WHAT IS BEING ASKED: Emit the exact text of every line from the line with "for k, y in" to the line with "points = [vertex.co", both ends included. No other output is expected.

PROVIDED MATERIAL:
***
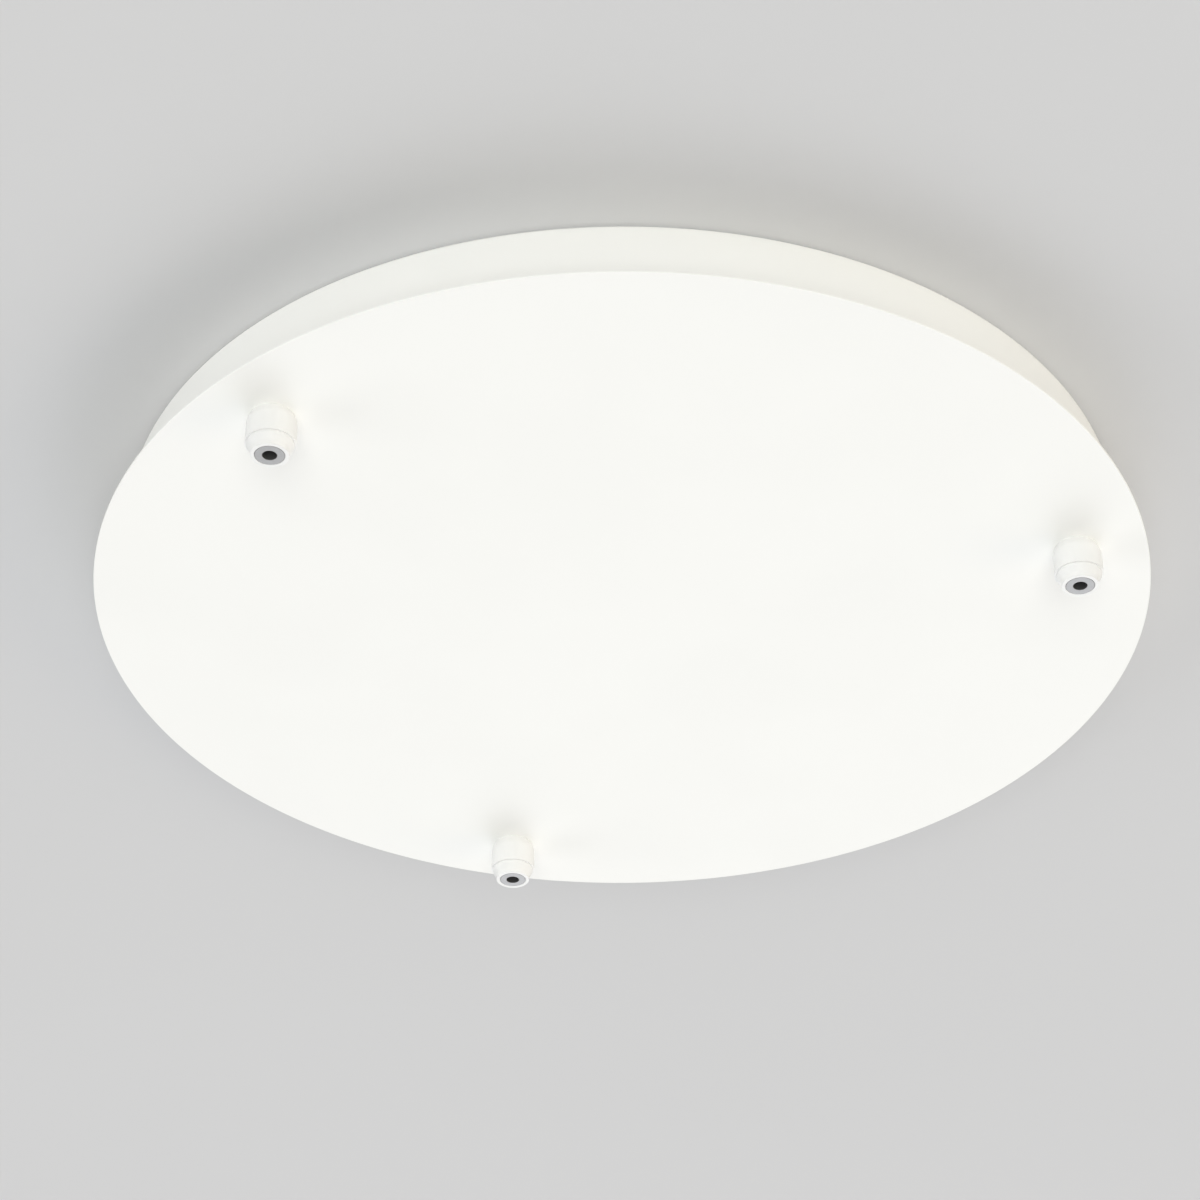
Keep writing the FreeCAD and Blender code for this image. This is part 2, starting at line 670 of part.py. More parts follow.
def grip_cap():
    """Cap: rounded nose outside, threaded skirt inside the body, flat ledge under the collet's flange."""
    outside = body_radius - CAP_STEP
    return turned([
        (cap_opening_radius, cap_ledge, 0.0), (skirt_bore_radius, cap_ledge, 0.0),
        (skirt_bore_radius, skirt_top, 0.0), (skirt_radius, skirt_top, CAP_EDGE_ROUND),
        (skirt_radius, cap_shoulder, 0.0), (outside, cap_shoulder, CAP_EDGE_ROUND),
        (outside, cap_shoulder - CAP_BAND, CAP_SHOULDER_ROUND),
        (cap_rim_radius + CAP_NECK_STEP, grip_end + CAP_NECK_FROM_END, CAP_NECK_ROUND),
        (cap_rim_radius, grip_end, CAP_EDGE_ROUND), (cap_opening_radius, grip_end, 0.0)])


def collet():
    """Sleeve round the cord: plain end in the cap's opening, flange, and slotted fingers in the taper."""
    tip = seat_top_radius + GRIP_SEAT_SLOPE * COLLET_TOP_GAP - COLLET_SEAT_GAP
    taper = (finger_radius - tip) / GRIP_SEAT_SLOPE
    sleeve = turned(plain([
        (cord_radius, grip_end), (collet_end_radius, grip_end), (collet_end_radius, flange_bottom),
        (flange_radius, flange_bottom), (flange_radius, flange_top), (finger_radius, flange_top),
        (finger_radius, collet_top - taper), (tip, collet_top), (cord_radius, collet_top)]))
    for k in range(COLLET_SLOTS):
        cutter = block((0, -COLLET_SLOT_WIDTH / 2, collet_top - COLLET_SLOT_LENGTH),
                       (flange_radius + 1, COLLET_SLOT_WIDTH / 2, collet_top + 1))
        sleeve = sleeve.cut(swung(cutter, 360.0 * k / COLLET_SLOTS))
    return sleeve


def grip_washer():
    """Flat washer on the cover's upper face."""
    bore_radius = GRIP_SHANK_THREAD / 2 + HOLE_CLEARANCE
    return ring(bore_radius, GRIP_WASHER_DIAMETER / 2, COVER_THICKNESS, washer_top)


def grip_locknut():
    """Thin hexagon nut on the shank."""
    bore_radius = GRIP_SHANK_THREAD / 2 + THREAD_CLEARANCE
    return hexagon(GRIP_NUT_FLATS, washer_top, nut_top, bore_radius, GRIP_NUT_CHAMFER)


def at_outlet(shape, angle):
    """Carries a grip piece from its own axis to one outlet."""
    return swung(moved(shape, outlet_radius, 0, cover_face), angle)


# The whole rose

def pieces():
    """Every piece by its node name."""
    found = {
        "base_pan": base_pan(),
        "inlet_grommet": inlet_grommet(),
        "terminal_bracket": terminal_bracket(),
        "terminal_block": terminal_block(),
        "terminal_screws": terminal_screws(),
        "block_screws": block_screws(),
        "block_nuts": block_nuts(),
        "pan_earth_stud": on_pan(earth_stud()),
        "pan_earth_washer": on_pan(earth_washer()),
        "pan_earth_nut": on_pan(earth_nut()),
        "cover_plate": cover_plate(),
        "cover_earth_stud": on_cover(earth_stud()),
        "cover_earth_washer": on_cover(earth_washer()),
        "cover_earth_nut": on_cover(earth_nut()),
        "magnet_screws": Part.makeCompound([swung(magnet_screw(), a) for a in magnet_angles]),
        "magnet_nuts": Part.makeCompound([swung(magnet_nut(), a) for a in magnet_angles]),
    }
    for k, y in enumerate(pole_places, 1):
        found[f"terminal_sleeve_{k}"] = terminal_sleeve(y)
    for k, angle in enumerate(magnet_angles, 1):
        found[f"magnet_bracket_{k}"] = swung(magnet_bracket(), angle)
        found[f"magnet_cup_{k}"] = swung(magnet_cup(), angle)
        found[f"magnet_ring_{k}"] = swung(magnet_ring(), angle)
    for k, angle in enumerate(lug_angles, 1):
        found[f"locating_lug_{k}"] = swung(locating_lug(), angle)
    makers = {
        "grip_body": grip_body, "grip_cap": grip_cap, "collet": collet,
        "grip_washer": grip_washer, "grip_locknut": grip_locknut}
    for name, make in makers.items():
        for k, angle in enumerate(outlet_angles, 1):
            found[f"{name}_{k}"] = at_outlet(make(), angle)
    return found


os.makedirs("parts", exist_ok=True)
for node, shape in pieces().items():
    shape.exportStep(f"parts/{node}.step")
    print(node, len(shape.Solids), round(shape.Volume, 2), shape.isValid())
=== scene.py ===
import json
import math

import bmesh
import bpy
from mathutils import Matrix, Vector

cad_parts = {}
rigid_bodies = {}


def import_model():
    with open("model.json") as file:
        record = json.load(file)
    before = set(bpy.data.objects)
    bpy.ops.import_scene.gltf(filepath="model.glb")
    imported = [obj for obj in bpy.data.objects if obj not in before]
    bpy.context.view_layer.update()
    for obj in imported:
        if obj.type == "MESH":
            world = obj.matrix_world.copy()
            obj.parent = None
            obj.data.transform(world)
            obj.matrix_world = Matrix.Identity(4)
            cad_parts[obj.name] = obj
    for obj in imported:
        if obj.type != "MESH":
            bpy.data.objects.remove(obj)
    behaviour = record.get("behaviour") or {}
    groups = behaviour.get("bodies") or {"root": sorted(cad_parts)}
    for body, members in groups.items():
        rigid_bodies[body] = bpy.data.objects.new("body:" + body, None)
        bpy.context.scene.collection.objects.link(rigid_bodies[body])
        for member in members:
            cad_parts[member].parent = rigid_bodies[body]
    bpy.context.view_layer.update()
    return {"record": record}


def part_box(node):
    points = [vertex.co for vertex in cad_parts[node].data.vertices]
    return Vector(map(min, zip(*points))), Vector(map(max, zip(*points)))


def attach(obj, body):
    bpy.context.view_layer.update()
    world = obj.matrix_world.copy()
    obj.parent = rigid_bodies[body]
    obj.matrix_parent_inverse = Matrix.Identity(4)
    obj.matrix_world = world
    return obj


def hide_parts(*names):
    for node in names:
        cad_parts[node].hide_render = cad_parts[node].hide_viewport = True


# A round white ceiling rose for three pendant cords, seen from below on its ceiling.
# Lengths are metres. +Z is up, and the ceiling is the plane z = 0.

MM = 0.001

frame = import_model()
mounts = {mount["name"]: mount for mount in frame["record"]["mounts"]}


# Sizes that the frame gives

pan_low, pan_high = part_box("base_pan")
cover_low, cover_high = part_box("cover_plate")
grip_low, grip_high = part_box("grip_body_1")
cap_low, cap_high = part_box("grip_cap_1")
collet_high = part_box("collet_1")[1]
bracket_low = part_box("magnet_bracket_1")[0]
cup_low, cup_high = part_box("magnet_cup_1")
ring_low, ring_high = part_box("magnet_ring_1")
hat_low, hat_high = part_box("terminal_bracket")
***
WRITTEN SOLUTION:
    for k, y in enumerate(pole_places, 1):
        found[f"terminal_sleeve_{k}"] = terminal_sleeve(y)
    for k, angle in enumerate(magnet_angles, 1):
        found[f"magnet_bracket_{k}"] = swung(magnet_bracket(), angle)
        found[f"magnet_cup_{k}"] = swung(magnet_cup(), angle)
        found[f"magnet_ring_{k}"] = swung(magnet_ring(), angle)
    for k, angle in enumerate(lug_angles, 1):
        found[f"locating_lug_{k}"] = swung(locating_lug(), angle)
    makers = {
        "grip_body": grip_body, "grip_cap": grip_cap, "collet": collet,
        "grip_washer": grip_washer, "grip_locknut": grip_locknut}
    for name, make in makers.items():
        for k, angle in enumerate(outlet_angles, 1):
            found[f"{name}_{k}"] = at_outlet(make(), angle)
    return found


os.makedirs("parts", exist_ok=True)
for node, shape in pieces().items():
    shape.exportStep(f"parts/{node}.step")
    print(node, len(shape.Solids), round(shape.Volume, 2), shape.isValid())
=== scene.py ===
import json
import math

import bmesh
import bpy
from mathutils import Matrix, Vector

cad_parts = {}
rigid_bodies = {}


def import_model():
    with open("model.json") as file:
        record = json.load(file)
    before = set(bpy.data.objects)
    bpy.ops.import_scene.gltf(filepath="model.glb")
    imported = [obj for obj in bpy.data.objects if obj not in before]
    bpy.context.view_layer.update()
    for obj in imported:
        if obj.type == "MESH":
            world = obj.matrix_world.copy()
            obj.parent = None
            obj.data.transform(world)
            obj.matrix_world = Matrix.Identity(4)
            cad_parts[obj.name] = obj
    for obj in imported:
        if obj.type != "MESH":
            bpy.data.objects.remove(obj)
    behaviour = record.get("behaviour") or {}
    groups = behaviour.get("bodies") or {"root": sorted(cad_parts)}
    for body, members in groups.items():
        rigid_bodies[body] = bpy.data.objects.new("body:" + body, None)
        bpy.context.scene.collection.objects.link(rigid_bodies[body])
        for member in members:
            cad_parts[member].parent = rigid_bodies[body]
    bpy.context.view_layer.update()
    return {"record": record}


def part_box(node):
    points = [vertex.co for vertex in cad_parts[node].data.vertices]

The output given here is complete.